DTI chief pushes for pragmatic direction in RCEP deal

TOKYO—Trade Secretary Ramon M. Lopez urged his fellow ministers to be more realistic to conclude the Regional Comprehensive Economic Partnership or RCEP.

Lopez represented the Philippines during the fifth RCEP Intercessional Meeting in Tokyo on June 30 to July 2 where he joined Japan Prime Minister Shinzo Abe, Asean Secretary-General Dato Lim Jock-Hoi, and trade ministers from the 16 RCEP Participating Countries (RPC), namely the Asean 10 and Asean free-trade partners: Australia, China, India, Japan, South Korea and New Zealand. The group targets to finish negotiations this year to finalize the agreement by next year.

“It is about time we shift gears and lean toward being more realistic than idealistic. While we attend to our own interests, we should also remember that a mutually beneficial agreement requires trade-offs,” Lopez said.

“We should also keep in mind this mega-regional trade pact should be inclusive and progressive and should cater not only to today’s generation but also of the future,” he added.

The free-trade agreement that began negotiations in 2013 covers trade in goods, trade in services, investment, economic and technical cooperation, intellectual property, competition, dispute settlement and other issues. On trade in goods, some countries’ submissions were still below the targeted 92 percent for tariff elimination. RPCs committed to submit improved offers by the middle of July.
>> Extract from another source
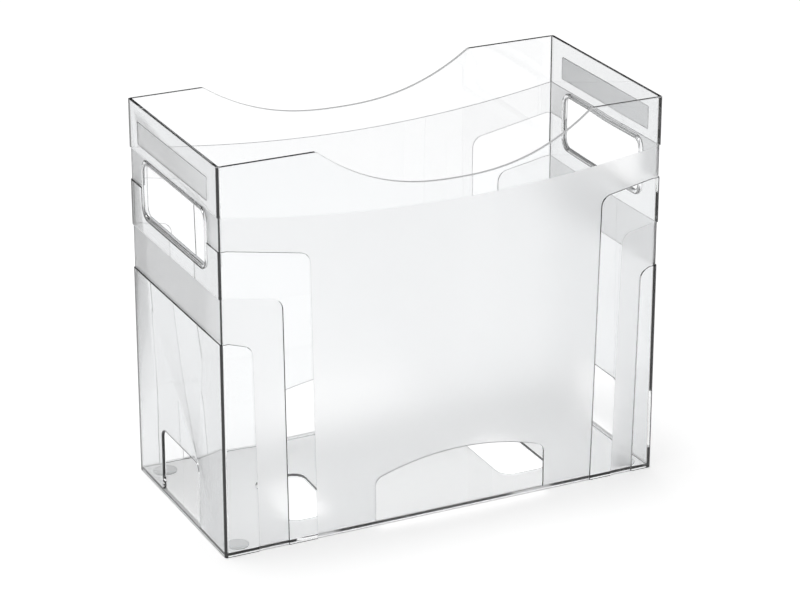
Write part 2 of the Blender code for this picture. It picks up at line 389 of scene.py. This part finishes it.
def tub_cuts():
    """Everything that is taken out of the tub."""
    half = (WIDTH / 2 - SKIN, DEPTH / 2 - SKIN)
    inside = box_outline((-half[0], -half[1]), half, INNER_RADIUS)
    room = HEIGHT + REACH - FLOOR_TOP
    under = FLOOR_BOTTOM + REACH
    cuts = [
        extruded("room", inside, room, level(FLOOR_TOP + room / 2)),
        extruded("under", inside, under, level(FLOOR_BOTTOM - under / 2)),
    ]
    for face, turn in FACES:
        wall = turn @ upright(-DEPTH / 2)
        cuts.append(extruded(face + "_dip", dip_outline(DIP_DEPTHS[face]), REACH, wall))
        cuts.append(extruded(face + "_arch", long_arch_outline(), REACH / 2, wall))
    for sign, face in ((-1, "left"), (1, "right")):
        wall = sideways(sign * WIDTH / 2)
        cuts.append(extruded(face + "_end_arch", end_arch_outline(), REACH / 2, wall))
        hole = node_outline(face + "_grip_rim", GRIP_RADIUS + GRIP_RIM, GAP)
        cuts.append(extruded(face + "_hole", hole, REACH, wall))
        field = node_outline(face + "_label_window", LABEL_RADIUS, GAP)
        cuts.append(extruded(face + "_field", field, 2 * LABEL_RECESS, wall))
    for x, y in WINDOW_CENTRES:
        low = (x - WINDOW_SIZE[0] / 2, y - WINDOW_SIZE[1] / 2)
        high = (x + WINDOW_SIZE[0] / 2, y + WINDOW_SIZE[1] / 2)
        window = box_outline(low, high, WINDOW_RADIUS)
        cuts.append(extruded("window", window, REACH, level(FLOOR_TOP)))
    return cuts


def break_edges(made, width):
    bevel = made.modifiers.new("edges", "BEVEL")
    bevel.width = width
    bevel.segments = EDGE_STEPS
    bevel.limit_method = "ANGLE"
    bevel.angle_limit = BREAK_ANGLE
    bevel.use_clamp_overlap = True
    apply_modifiers(made)
    made.data.shade_smooth()
    made.data.set_sharp_from_angle(angle=SHARP_ANGLE)


def outer_depth(point):
    """How far inside the tub's full-size outline a point lies, seen from above."""
    x = abs(point.x) - (WIDTH / 2 - OUTER_RADIUS)
    y = abs(point.y) - (DEPTH / 2 - OUTER_RADIUS)
    outside = math.hypot(max(x, 0), max(y, 0))
    return OUTER_RADIUS - outside - min(max(x, y), 0)


def finish_of(face):
    """The place of a face's look in the list: polished, satin, rim and sill, painted shade on the
    upright corners, floor.
    """
    depth = outer_depth(face.center)
    if face.center.z < FLOOR_TOP + EDGE_BREAK and depth > SKIN:
        return LEVEL
    slanting = max(abs(face.normal.x), abs(face.normal.y)) < ACROSS_LIMIT
    rim = face.center.z > HEIGHT - RIM_ZONE and face.normal.z > RIM_TILT
    sill = face.center.z < SILL + RELIEF and face.normal.z > SILL_TILT
    if depth < SKIN and slanting and (rim or sill):
        return EDGE
    if abs(face.normal.z) > UPRIGHT_LIMIT or depth > 1.2 * RELIEF:
        return CLEAR
    # Faces of the upright corners get painted shade, a near-black colour standing in for light that
    # runs inside the walls
    if min(abs(face.normal.x), abs(face.normal.y)) > CORNER_TURN:
        return CORNER_SHADE
    return SATIN if depth > 0.8 * RELIEF else CLEAR


def finish_tub(tub, finishes):
    """Gives each face of the tub its finish, or painted shade on the upright corners."""
    tub.data.materials.clear()
    for finish in finishes:
        tub.data.materials.append(finish)
    for face in tub.data.polygons:
        face.material_index = finish_of(face)


def make_tub(finishes):
    tub = rounded_block("tub_shell", RELIEF)
    combine(tub, proud_block(), "UNION")
    for cut in tub_cuts():
        combine(tub, cut, "DIFFERENCE")
    break_edges(tub, EDGE_BREAK)
    finish_tub(tub, finishes)
    return tub


def swept_ring(name, section, outline, matrix):
    """A closed ring: each section point is (grow from the opening, height along the axis)."""
    work = bmesh.new()
    rings = []
    for grow, height in section:
        points = [matrix @ Vector((y, z, height)) for y, z in outline(grow)]
        rings.append([work.verts.new(point) for point in points])
    for i in range(len(rings)):
        here = rings[i]
        there = rings[(i + 1) % len(rings)]
        for j in range(len(here)):
            k = (j + 1) % len(here)
            work.faces.new((here[j], here[k], there[k], there[j]))
    bmesh.ops.recalc_face_normals(work, faces=work.faces)
    mesh = bpy.data.meshes.new(name)
    work.to_mesh(mesh)
    work.free()
    made = bpy.data.objects.new(name, mesh)
    scratch.objects.link(made)
    made.data.shade_smooth()
    made.data.set_sharp_from_angle(angle=BREAK_ANGLE)
    return made


def make_grip_rim(side):
    """The bead round a hand hole: a thick rim with rounded edges."""
    low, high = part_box(side + "_grip_rim")
    inner_low = (low[1] + GRIP_RIM, low[2] + GRIP_RIM)
    inner_high = (high[1] - GRIP_RIM, high[2] - GRIP_RIM)

    def outline(grow):
        return box_outline(
            (inner_low[0] - grow, inner_low[1] - grow),
            (inner_high[0] + grow, inner_high[1] + grow),
            GRIP_RADIUS + grow,
        )

    deep = high[0] - low[0]
    section = box_outline((0.0, 0.0), (GRIP_RIM, deep), GRIP_BEAD)
    return swept_ring(side + "_grip_bead", section, outline, sideways(low[0]))


def make_label_window(side):
    low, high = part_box(side + "_label_window")
    outline = box_outline((low[1], low[2]), (high[1], high[2]), LABEL_RADIUS)
    middle = (low[0] + high[0]) / 2
    made = extruded(side + "_label_plate", outline, high[0] - low[0], sideways(middle))
    break_edges(made, LABEL_EDGE)
    return made


def make_foot(name):
    """A turned pad with a rounded lower edge."""
    low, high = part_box(name)
    centre = ((low[0] + high[0]) / 2, (low[1] + high[1]) / 2)
    radius = (high[0] - low[0]) / 2
    height = high[2] - low[2]
    fillet = height * FOOT_FILLET
    profile = [(0.0, height), (radius, height), (radius, fillet)]
    for step in range(FOOT_ARC_STEPS + 1):
        turn = math.pi / 2 * step / FOOT_ARC_STEPS
        profile.append((radius - fillet + fillet * math.cos(turn), fillet - fillet * math.sin(turn)))
    profile.append((0.0, 0.0))
    mesh = bpy.data.meshes.new(name + "_pad")
    work = bmesh.new()
    chain = [work.verts.new((r, 0, z)) for r, z in profile]
    edges = [work.edges.new(pair) for pair in zip(chain, chain[1:])]
    bmesh.ops.spin(
        work,
        geom=chain + edges,
        axis=(0, 0, 1),
        cent=(0, 0, 0),
        steps=FOOT_STEPS,
        angle=2 * math.pi,
    )
    bmesh.ops.remove_doubles(work, verts=work.verts, dist=WELD)
    bmesh.ops.recalc_face_normals(work, faces=work.faces)
    work.to_mesh(mesh)
    work.free()
    made = bpy.data.objects.new(name + "_pad", mesh)
    made.data.transform(Matrix.Translation((centre[0], centre[1], low[2])))
    scratch.objects.link(made)
    made.data.shade_smooth()
    made.data.set_sharp_from_angle(angle=BREAK_ANGLE)
    return made


# How far aslant a surface is seen where painted shade starts to darken the tint, and where it is
# darkest
SLANT_RANGE = (0.30, 0.60)
DRIFT_SCALE = 9.0
GRAIN_RANGE = (0.3, 0.7)
GRAIN_DEPTH = 0.0002


def plastic(name, tints, deep, roughness, grain, bump, transmission):
    """Moulded plastic: two close tints, uneven roughness and a fine grain in the surface.

    Where the surface is seen aslant the tint darkens towards the colour deep: painted shade, much
    stronger than the real deepening of tint in clear plastic.
    """
    made = bpy.data.materials.new(name)
    made.use_nodes = True
    nodes = made.node_tree.nodes
    links = made.node_tree.links
    shader = nodes["Principled BSDF"]
    shader.inputs["Metallic"].default_value = 0.0
    shader.inputs["IOR"].default_value = POLYSTYRENE_IOR
    shader.inputs["Transmission Weight"].default_value = transmission
    place = nodes.new("ShaderNodeTexCoord")
    drift = nodes.new("ShaderNodeTexNoise")
    drift.inputs["Scale"].default_value = DRIFT_SCALE
    drift.inputs["Detail"].default_value = 3.0
    fine = nodes.new("ShaderNodeTexNoise")
    fine.inputs["Scale"].default_value = grain
    fine.inputs["Detail"].default_value = 4.0
    tint = nodes.new("ShaderNodeMix")
    tint.data_type = "RGBA"
    tint.inputs["A"].default_value = (*tints[0], 1.0)
    tint.inputs["B"].default_value = (*tints[1], 1.0)
    spread = nodes.new("ShaderNodeMapRange")
    spread.inputs["From Min"].default_value = GRAIN_RANGE[0]
    spread.inputs["From Max"].default_value = GRAIN_RANGE[1]
    spread.inputs["To Min"].default_value = roughness[0]
    spread.inputs["To Max"].default_value = roughness[1]
    relief = nodes.new("ShaderNodeBump")
    relief.inputs["Strength"].default_value = bump
    relief.inputs["Distance"].default_value = GRAIN_DEPTH
    links.new(place.outputs["Object"], drift.inputs["Vector"])
    links.new(place.outputs["Object"], fine.inputs["Vector"])
    links.new(drift.outputs["Fac"], tint.inputs["Factor"])
    # Painted shade: the colour darkens towards deep where the surface is seen aslant
    slant = nodes.new("ShaderNodeLayerWeight")
    slant.inputs["Blend"].default_value = 0.5
    reach = nodes.new("ShaderNodeMapRange")
    reach.inputs["From Min"].default_value = SLANT_RANGE[0]
    reach.inputs["From Max"].default_value = SLANT_RANGE[1]
    slant_darkening = nodes.new("ShaderNodeMix")
    slant_darkening.data_type = "RGBA"
    slant_darkening.inputs["B"].default_value = (*deep, 1.0)
    links.new(slant.outputs["Facing"], reach.inputs["Value"])
    links.new(reach.outputs["Result"], slant_darkening.inputs["Factor"])
    links.new(tint.outputs["Result"], slant_darkening.inputs["A"])
    links.new(slant_darkening.outputs["Result"], shader.inputs["Base Color"])
    links.new(fine.outputs["Fac"], spread.inputs["Value"])
    links.new(spread.outputs["Result"], shader.inputs["Roughness"])
    links.new(fine.outputs["Fac"], relief.inputs["Height"])
    links.new(relief.outputs["Normal"], shader.inputs["Normal"])
    return made


def place_piece(made, nodes):
    scratch.objects.unlink(made)
    pieces.objects.link(made)
    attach(made, "root")
    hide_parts(*nodes)


LEVEL_TINTS = ((0.985, 0.990, 0.992), (0.975, 0.982, 0.986))
CLEAR_TINTS = ((0.965, 0.970, 0.973), (0.950, 0.957, 0.962))
# Painted shade: the dark colour that clear faces and the grip beads take on where seen aslant
CLEAR_SLANT_SHADE = (0.560, 0.570, 0.580)
SATIN_TINTS = ((0.975, 0.980, 0.985), (0.962, 0.968, 0.974))
# Painted shade: the dark colour that satin faces take on where seen aslant
SATIN_SLANT_SHADE = (0.760, 0.768, 0.776)
EDGE_TINTS = ((0.960, 0.965, 0.970), (0.930, 0.938, 0.945))
# Painted shade: near-black colour on the upright corners, standing in for the dark lines left by
# light that runs along inside the walls
CORNER_SHADE_TINTS = ((0.010, 0.011, 0.012), (0.018, 0.019, 0.021))

clear = plastic("clear_plastic", CLEAR_TINTS, CLEAR_SLANT_SHADE, (0.010, 0.030), 60.0, 0.02, 1.0)
satin = plastic("satin_plastic", SATIN_TINTS, SATIN_SLANT_SHADE, (0.34, 0.44), 900.0, 0.06, 1.0)
edge = plastic("edge_plastic", EDGE_TINTS, EDGE_TINTS[1], (0.25, 0.40), 700.0, 0.05, 0.15)
# Painted shade on the upright corners, not a finish of the plastic
corner = plastic("corner_painted_shade", CORNER_SHADE_TINTS, CORNER_SHADE_TINTS[0], (0.10, 0.20), 80.0, 0.02, 0.35)
flat = plastic("level_plastic", LEVEL_TINTS, LEVEL_TINTS[1], (0.010, 0.030), 60.0, 0.02, 1.0)
bead_look = plastic("bead_plastic", CLEAR_TINTS, CLEAR_SLANT_SHADE, (0.012, 0.035), 120.0, 0.02, 1.0)
label_look = plastic("label_plastic", LEVEL_TINTS, LEVEL_TINTS[1], (0.015, 0.050), 90.0, 0.02, 1.0)
pad_look = plastic("pad_plastic", LEVEL_TINTS, LEVEL_TINTS[1], (0.06, 0.12), 300.0, 0.04, 1.0)

tub = make_tub((clear, satin, edge, corner, flat))
place_piece(
    tub,
    ("front_wall", "back_wall", "left_end_wall", "right_end_wall", "floor_panel"),
)
for side in ("left", "right"):
    bead = make_grip_rim(side)
    bead.data.materials.append(bead_look)
    place_piece(bead, (side + "_grip_rim",))
    plate = make_label_window(side)
    plate.data.materials.append(label_look)
    place_piece(plate, (side + "_label_window",))
for row in ("front", "back"):
    for side in ("left", "right"):
        node = "_".join((row, side, "foot"))
        pad = make_foot(node)
        pad.data.materials.append(pad_look)
        place_piece(pad, (node,))

# Table top: a large, pale surface with a glow of its own, which keeps it white in the shadow
TABLE_SIZE = 60.0
TABLE_DROP = 0.0002
TABLE_GREY = 0.86
TABLE_GLOW = 0.64

# Two lamps in one place, of which only the stronger casts shadows, and a dim surround
LAMP_PLACE = (-0.3, 0.5, 4.0)
LAMP_SIZE = (2.4, 1.7)
LAMP_POWER = 76.0
FILL_POWER = 10.0
SURROUND = 0.10


def make_table():
    bpy.ops.mesh.primitive_grid_add(x_subdivisions=4, y_subdivisions=4, size=TABLE_SIZE)
    table = bpy.context.object
    table.name = "table_top"
    table.location = (0, 0, CAD_LOW[2] - TABLE_DROP)
    look = bpy.data.materials.new("table_white")
    look.use_nodes = True
    nodes = look.node_tree.nodes
    shader = nodes["Principled BSDF"]
    shader.inputs["Base Color"].default_value = (TABLE_GREY, TABLE_GREY, TABLE_GREY, 1.0)
    shader.inputs["Roughness"].default_value = 0.6
    shader.inputs["Emission Color"].default_value = (1.0, 1.0, 1.0, 1.0)
    shader.inputs["Emission Strength"].default_value = TABLE_GLOW
    table.data.materials.append(look)


def add_light(name, location, size, power, shadows):
    data = bpy.data.lights.new(name, "AREA")
    data.shape = "RECTANGLE"
    data.size = size[0]
    data.size_y = size[1]
    data.energy = power
    data.use_shadow = shadows
    lamp = bpy.data.objects.new(name, data)
    lamp.location = location
    aim = Vector((0, 0, HEIGHT / 2)) - Vector(location)
    lamp.rotation_euler = aim.to_track_quat("-Z", "Y").to_euler()
    bpy.context.scene.collection.objects.link(lamp)


def make_world(grey):
    world = bpy.data.worlds.new("studio")
    world.use_nodes = True
    background = world.node_tree.nodes["Background"]
    background.inputs["Color"].default_value = (grey, grey, grey, 1.0)
    background.inputs["Strength"].default_value = 1.0
    bpy.context.scene.world = world


make_table()
make_world(SURROUND)
add_light("soft_overhead", LAMP_PLACE, LAMP_SIZE, LAMP_POWER, True)
add_light("soft_fill", LAMP_PLACE, LAMP_SIZE, FILL_POWER, False)

# Camera: from the left and above, with a long lens
CAMERA_PLACE = (-1.0127, -2.0991, 1.1082)
CAMERA_TURN = 25.846
CAMERA_PITCH = 22.275
CAMERA_LENS = 136.98

camera_data = bpy.data.cameras.new("camera")
camera_data.sensor_width = 36.0
camera_data.lens = CAMERA_LENS
camera = bpy.data.objects.new("camera", camera_data)
camera.location = CAMERA_PLACE
camera.rotation_euler = (math.radians(90 - CAMERA_PITCH), 0, math.radians(-CAMERA_TURN))
bpy.context.scene.collection.objects.link(camera)
bpy.context.scene.camera = camera

bpy.context.scene.view_settings.view_transform = "Standard"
Meanwhile, Lopez commended the progress on e-commerce for closing several articles in the RCEP Key Elements Paper. He said e-commerce significantly lowers the barriers to entry and operating costs for businesses, particularly micro, small and medium enterprises (MSMEs), which comprise 99.6 percent of all registered businesses in the Philippines.

The RPCs will meet again in Singapore this August to assess the outcome of the 23rd round of negotiations in Bangkok, Thailand.

Once concluded, RCEP will be one of the biggest free-trade agreements with the 16 participating countries accounting for almost half of the world’s population, 31.6 percent of global output, 28.5 percent of global trade and a fifth of the global foreign direct investment inflows as of 2016.